The more I thought about it, the more Desolation Row appealed to me. It was a collection of impressions thrown at a page. They were brilliant impressions in the spirit of former pictorial masterpieces such as Matisse's cut paper impressions of the late 40s and early 50s, but with the darker edge of a decade later. An edge which was much less comfortable in its outlook for humanity.

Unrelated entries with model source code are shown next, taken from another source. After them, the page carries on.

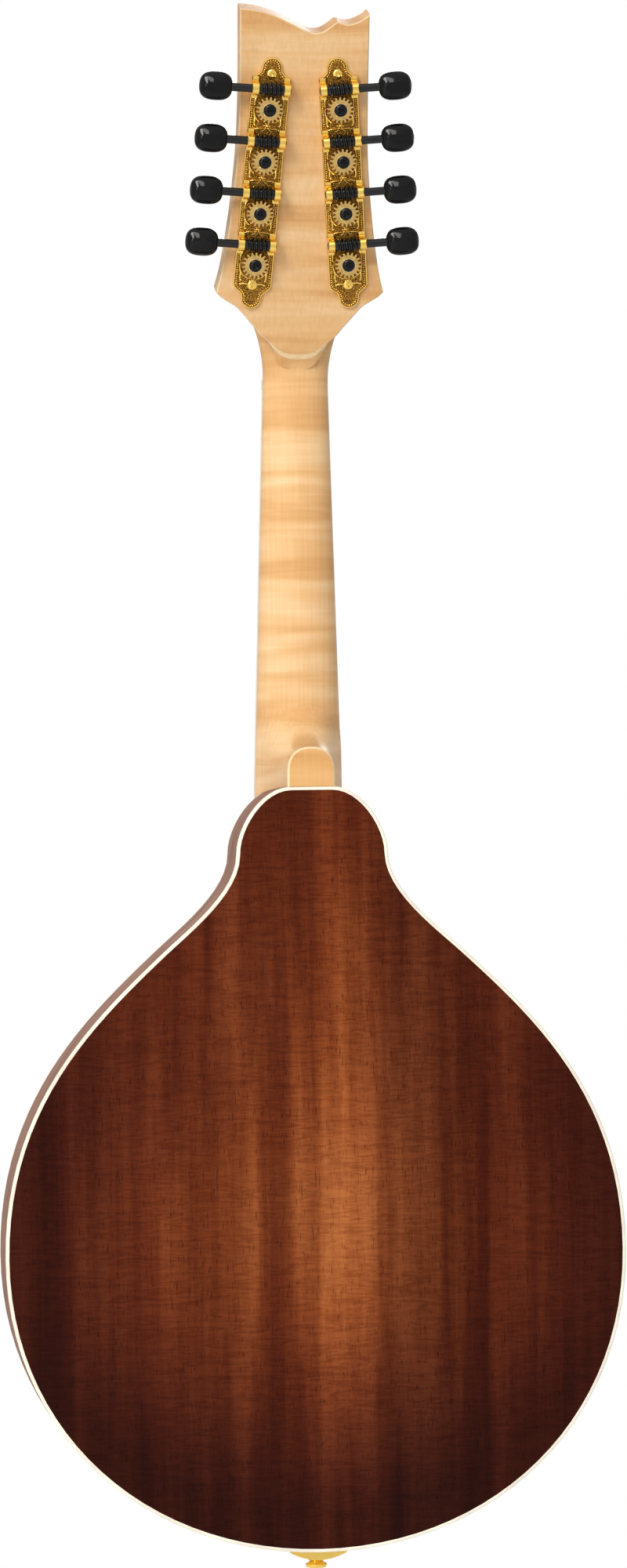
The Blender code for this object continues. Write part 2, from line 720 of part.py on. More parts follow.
def head_outline(drop=0.0):
    """The headstock seen square on, anticlockwise from the middle of its round lower end.

    Points are shares of its half width and length. The crown is a lopsided wave. The drop is how much
    further the lower end reaches down the neck.
    """
    lower = ((0.0, 0.0814), (0.1192, 0.0832), (0.206, 0.0891), (0.2927, 0.1022), (0.3713, 0.1182))
    side = (
        (0.4607, 0.1361),
        (0.523, 0.1533),
        (0.5935, 0.1711),
        (0.7398, 0.208),
        (0.8401, 0.2234),
        (0.9377, 0.2371),
        (1.0, 0.2501),
        (0.9919, 0.2591),
        (0.9322, 0.3161),
        (0.8455, 0.4456),
        (0.7778, 0.612),
        (0.7615, 0.7784),
    )
    crown = (
        (0.7588, 0.9851),
        (0.6938, 0.9739),
        (0.626, 0.9655),
        (0.5257, 0.9584),
        (0.4336, 0.9608),
        (0.3713, 0.9638),
        (0.29, 0.9507),
        (0.2005, 0.9388),
        (0.0949, 0.9358),
        (0.0081, 0.9418),
        (-0.1382, 0.9572),
        (-0.3198, 0.9774),
        (-0.477, 0.9899),
        (-0.6477, 0.9976),
        (-0.7751, 1.0),
    )
    right = []
    for x, v in lower:
        fade = 1.0 - (v - lower[0][1]) / (lower[-1][1] - lower[0][1])
        right.append((x * HEAD_HALF_WIDTH, v * HEAD_LENGTH - drop * fade))
    right += [(x * HEAD_HALF_WIDTH, v * HEAD_LENGTH) for x, v in side]
    top = [(x * HEAD_HALF_WIDTH, v * HEAD_LENGTH) for x, v in crown]
    left = [(-x, v) for x, v in reversed(right[1:])]
    return right + top + left


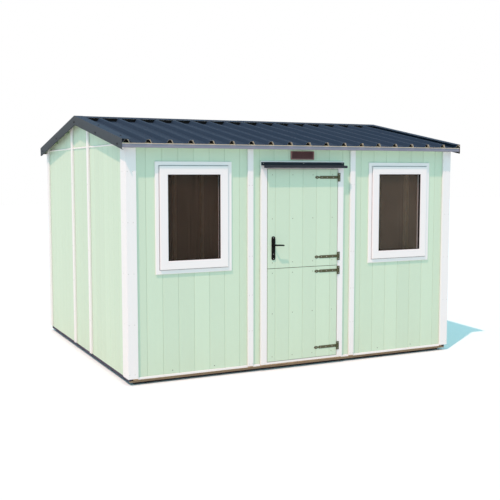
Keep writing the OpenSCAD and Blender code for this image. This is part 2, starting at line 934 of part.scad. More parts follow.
floor_deck();
floor_runners();
front_wall_left();
front_wall_right();
front_wall_beside_door();
front_wall_over_door();
back_wall();
left_wall();
right_wall();
left_gable();
right_gable();
wall_studs();
long_wall_rails();
side_wall_rails();
rafters();
ridge_beam();
purlins();
eaves_fillets();
front_roof_sheet();
back_roof_sheet();
ridge_cap();
left_verge_flashing();
right_verge_flashing();
eaves_trims();
corner_boards();
long_side_strips();
gable_strips();
base_trims();
left_window_casing();
left_window_sash();
left_window_pane();
right_window_casing();
right_window_sash();
right_window_pane();
door_posts();
door_head_and_sill();
door_hood();
door_vent();
hinge_plates();
upper_leaf();
upper_leaf_straps();
lower_leaf();
lower_leaf_straps();
handle_plate();
door_lever();
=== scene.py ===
"""Looks of a timber garden workshop, built round its packed construction model.

Every length is in metres, in the frame of the construction model: X along the front, Y from
front to back, Z up. Shapes are worked out as whole numpy arrays and then put into meshes.
"""

from __future__ import annotations

import json
import logging
import math
from dataclasses import dataclass, field
from enum import Enum
from typing import Callable, Sequence

import bmesh
import bpy
import numpy as np
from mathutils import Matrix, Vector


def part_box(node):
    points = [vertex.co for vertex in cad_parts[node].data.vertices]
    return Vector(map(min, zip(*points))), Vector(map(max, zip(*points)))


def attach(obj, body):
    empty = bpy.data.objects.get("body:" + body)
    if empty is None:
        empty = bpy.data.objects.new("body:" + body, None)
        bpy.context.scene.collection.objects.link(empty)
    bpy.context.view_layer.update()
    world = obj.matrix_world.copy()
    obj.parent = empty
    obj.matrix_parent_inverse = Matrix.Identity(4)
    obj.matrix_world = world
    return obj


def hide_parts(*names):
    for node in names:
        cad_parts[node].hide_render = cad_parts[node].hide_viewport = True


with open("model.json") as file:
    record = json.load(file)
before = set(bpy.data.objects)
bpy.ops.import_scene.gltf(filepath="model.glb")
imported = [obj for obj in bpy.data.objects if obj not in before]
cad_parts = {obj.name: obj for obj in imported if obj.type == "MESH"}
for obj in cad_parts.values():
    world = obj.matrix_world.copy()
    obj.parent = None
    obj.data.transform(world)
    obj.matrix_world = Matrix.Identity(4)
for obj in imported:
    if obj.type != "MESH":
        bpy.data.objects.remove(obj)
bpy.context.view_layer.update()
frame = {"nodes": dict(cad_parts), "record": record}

LOG = logging.getLogger("workshop")
SLOTS = {part["node"]: part["material_slot"] for part in frame["record"]["subparts"]}
BODIES = frame["record"]["behaviour"]["bodies"]
BODY_OF = {node: body for body, nodes in BODIES.items() for node in nodes}
FRONTWARD = (0.0, -1.0, 0.0)

Colour = tuple[float, float, float]
Box = tuple[Sequence[float], Sequence[float]]
Solid = tuple[np.ndarray, list[np.ndarray]]
Place = float | np.ndarray
Material = bpy.types.Material
Object = bpy.types.Object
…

At the same time that it was riveting, it was also desperate. And I could very readily identify with that. It called the world to account, but in a different manner than former brash statements. It wasn't anywhere near as bold. It was almost totally withdrawn. The humour was almost hidden. "Ezra Pound and T.S. Eliot, fighting in the captains tower" is, for instance, a bleak reference to two famous poets of the Far Right who regarded poetry as a learned exercise to be gained through reading The Classics rather than as a free form of speech in the Kerouacian mould. The song was a delineation. Like a final notice of departure. My immediate response was to write McGoohans Blues, which is perhaps a more rational evolution of the same kinds of thoughts, but the real riposte came a year or so later when I began to write Stormcock.
It wasn't so much that we were now in different boats so much as that we were all now in the boats, and away from the ship, and cast out alone on the ocean. Adrift. The boson had faltered. It was likely that Bligh was on the horizon and ready to resume control. And within seconds, as it turned out. What a dream we'd had. A wonderful momentary dream. That stream of consciousness poetry could rule the world.
We all know the characters in the song. They surround us every day. In the song, Desolation Row has changed since Einstein first knew it. It's sunk into further decay. And the image of the Millais painting of the drowned Shakespearean Ophelia lingers in my mind. And her dead in the head at 22, living vicariously, peeping into Desolation Row for moments of delicious embarrassment, only to quickly resume her role in some Salvation Army equivalent. Robin Hood, Cinderella, Bette Davis etc., they're all there along with a million inferences about the hum drum of seedy human life. Usually all set at midnight and beyond. While daytime insurance men check that no one escapes to Desolation Row, somewhere they have no control over. And then the last verse. Someone from the outside has written. A token note from someone living in the past, who's no longer part of the scene but who misses the freedom, but who perhaps couldn't handle the hand-to-mouth raw abandonment, or perhaps the grime. We never get to find out. And it doesn't matter. It never did. And it never will.
By 1970 he'd found drugs and Jesus and I was stuck with drugs and humanity and we'd gone our separate ways. He was never again able to consistently reach the heights of '63 to '66. There were occasional songs now and then, and we always live in hope, but that was it.
He's a few days older than me. I loved him. It was a deep, very angry, very emotional brotherly and unconditional love. Somewhere just post-Blonde On Blonde, we all knew that we'd forever exhausted the possibilities of ever having a messianic solution for the problems of humanity. I was pleased about that, I'd always thought that the concept of Messiah was totally flawed.
For most of the world, Desolation Row is where it is still at. There are cultural diversions of course. Best selling ring tones, and Corrie, to keep the minds of the proles off it. But if you're over the age of 30, you'll already know that it'll be the biggest oncoming phenomenon you'll have to deal with for the rest of your life. It's an illusive spectre. It's spread across humanity, but it's deeply personal. It's always full of constantly changing visions and images. You'll always be able to use those two words to describe it. Desolation Row. They've almost become part of our address these last 40 years. There have been millions on the streets this last month to protest about one obvious expression of it. All of those millions have got at least one foot still in it.
Right now I don't read too good
Don't send me no more letters no
Not unless you mail them
From Desolation Row
Not unless you've got some kind of an address in your humanity I can go to, and share with you for a moment. Not unless you've had to reach for the same drugs as me. And you can help me to score. Not unless you're so far down that you'd never see me anyway.... which, for those of us who respond to poetry, has tended to put the next fifty years into sharp focus. We were passing messages to each other, thousands of us, on vinyl. There was a great power in it. And there was a fantastic feeling of freedom. If that's our only legacy, I'd be happy enough.